Two other songs must be mentioned and praised. The mega-hit, "Superstar" is fourth on the playlist of this album. Although other vocal artists have tried to record this mournful song, Karen sets the standard with her recording. It is a song to treasure because of Karen's vocal perfection and interpretation. No one else even comes close to Karen's effort. Closing out the album is the tear-jerker, "Sometimes". Richard's arrangement of this song begins with almost a minute and 30 seconds of piano instrumental, with Karen then beginning her expressive vocal. Anyone not touched to the soul by this song probably does not have a soul to touch! I guarantee you will listen to it again and again, and you will examine your own heartfelt feelings and your personal relationships as well. It is that influential a song. The words were written by Henry Mancini's daughter, Felice Mancini, and put to music by Mancini. You won't forget it.

I own all the Carpenter albums, but I return again and again to the "Tan album" for its simple muscial purity and satisfying sound. It is a must for all Carpenter fans.  




"With the success of “Close To You” and “We’ve Only Just Begun” our schedule was not quite as relaxed as it had previously been and I did not have as much time to write or listen to material. Thankfully, I lucked into several very strong songs.
“For All We Know” -  Karen and I were in Toronto in November, 1970 to open the show for Engelbert Humperdinck. We had one night off before opening and our manager Sherwin Bash suggested we see the film “Lovers And Other Strangers”. We enjoyed the film and noticed the song “For All We Know”, which we recorded upon our return home. It went gold, peaking at No.3 and subsequently won an Oscar for Best Song of 1970. The bass work of veteran studio musician Joe Osborn on this track should be commented upon, not only for his effortless fluidity in performing the descending bass line, but the subtle syncopations he inserts helping to make this recording as strong as it is.
“Rainy Days And Mondays” -   Nichols and Williams sent a demo of this song to us. Two listenings and I decided it was perfect for Karen and me. This recording remains a favorite of many Carpenters’ fans. Not only is it a strong piece of writing, but I purposefully kept the arrangement rather sparse in order to showcase Karen’s remarkable reading of the song.

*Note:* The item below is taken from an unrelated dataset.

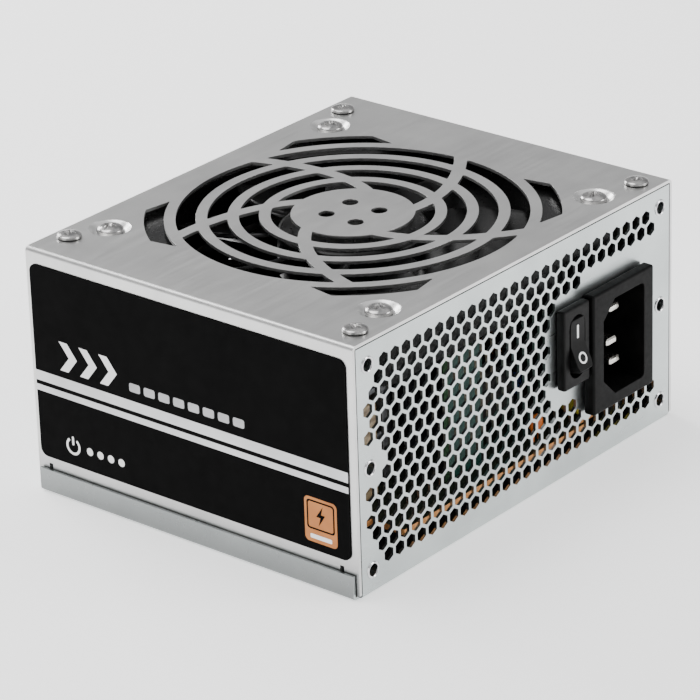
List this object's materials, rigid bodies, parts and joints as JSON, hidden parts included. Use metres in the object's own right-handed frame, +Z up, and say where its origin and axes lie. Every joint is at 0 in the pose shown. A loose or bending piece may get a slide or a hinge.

Keep in mind that Karen was a few weeks shy of turning 21 when she cut this lead, a performance that sounds way beyond her years. Though I never thought that “Rainy Days and Mondays” ever got her “down”, Karen did state in an early interview that whenever she sang it she “slipped into a different world”.
“Superstar” -  Karen and I came home from the studio relatively early one evening in early ’71. She went to bed, but I tuned in “The Tonight Show”. The host, Johnny Carson, was championing a then relatively unknown performer named Bette Midler. One of the songs she sang was “Superstar”. It was quite a bit different than what my arrangement turned out to be, but I knew it could be a hit. As the lyric never mentions the word “Superstar”, I had to quiz a few people about it to find out its name in order to get a lead sheet or recording. It turned out that Leon Russell and Bonnie Bramlett had written it for Rita Coolidge and the Joe Cocker “Mad Dogs and Englishmen” recording and tour. The album was on A&M and I owned a copy of it, but never got around to playing it. I opened the album, familiarized myself with the piece and constructed my arrangement; a perfect song for Karen and the “Carpenters’ sound”. Another favorite of Carpenters’ buffs and certainly of mine. Once again, Joe Osborn’s imaginative fills in the intros add an extra element of effect to the recording and Hal Blaine’s drumming in the “hooks” demonstrates why he was the top studio drummer in town. The “Carpenters” album also features “Hideaway”, a beautiful song by Randy Sparks, who is best known for his group “The New Christy Minstrels” and another of his songs, “Today”. Before Karen and I started out on our own, we were in the aforementioned group “Spectrum”. Randy hired us (a very rare booking) to perform at his club Ledbetters. He opened the show and “Hideaway” was one of the songs he sang. I liked it immediately and never forgot it. “One Love” is a song John and I wrote in 1967 while we were employed at Disneyland as the piano/banjo act at “Coke Corner”. Originally called “Candy”, it was written for a waitress of the same name in “Coke Corner”, who caught all four of our eyes.  The album closes with “Sometimes”, a touching Felice Mancini lyric written for her parents and set to music by her father, Henry.
The aforementioned Bacharach/David medley is also included, but not in its original form, which had additional songs, as well as longer versions of some that remained, and ran almost fifteen minutes.  In early 1970 we were asked to guest on several nationally syndicated T.V. shows (Della Reese, Virginia Graham et al.)  They wanted the medley, but not longer than five or six minutes.  This involved heavy editing as well as speeding up the remaining tunes.  A year later, running out of time to record, I decided to include the shortened medley in the album.  For the rhythm track, instead of studio musicians, I used Karen and our group who, after having performed it countless times on stage, got it in one take.  Karen and I then did all the vocals, which sound terrific and no doubt contributed to our winning a Grammy for “Outstanding Performance by a Duo, Group or Chorus” for this album.  My regret is that we didn’t, I guess couldn’t, take the time and record the entire medley at the proper tempos, along with an orchestration I had fashioned.  What’s on the album is very polished, but just too fast".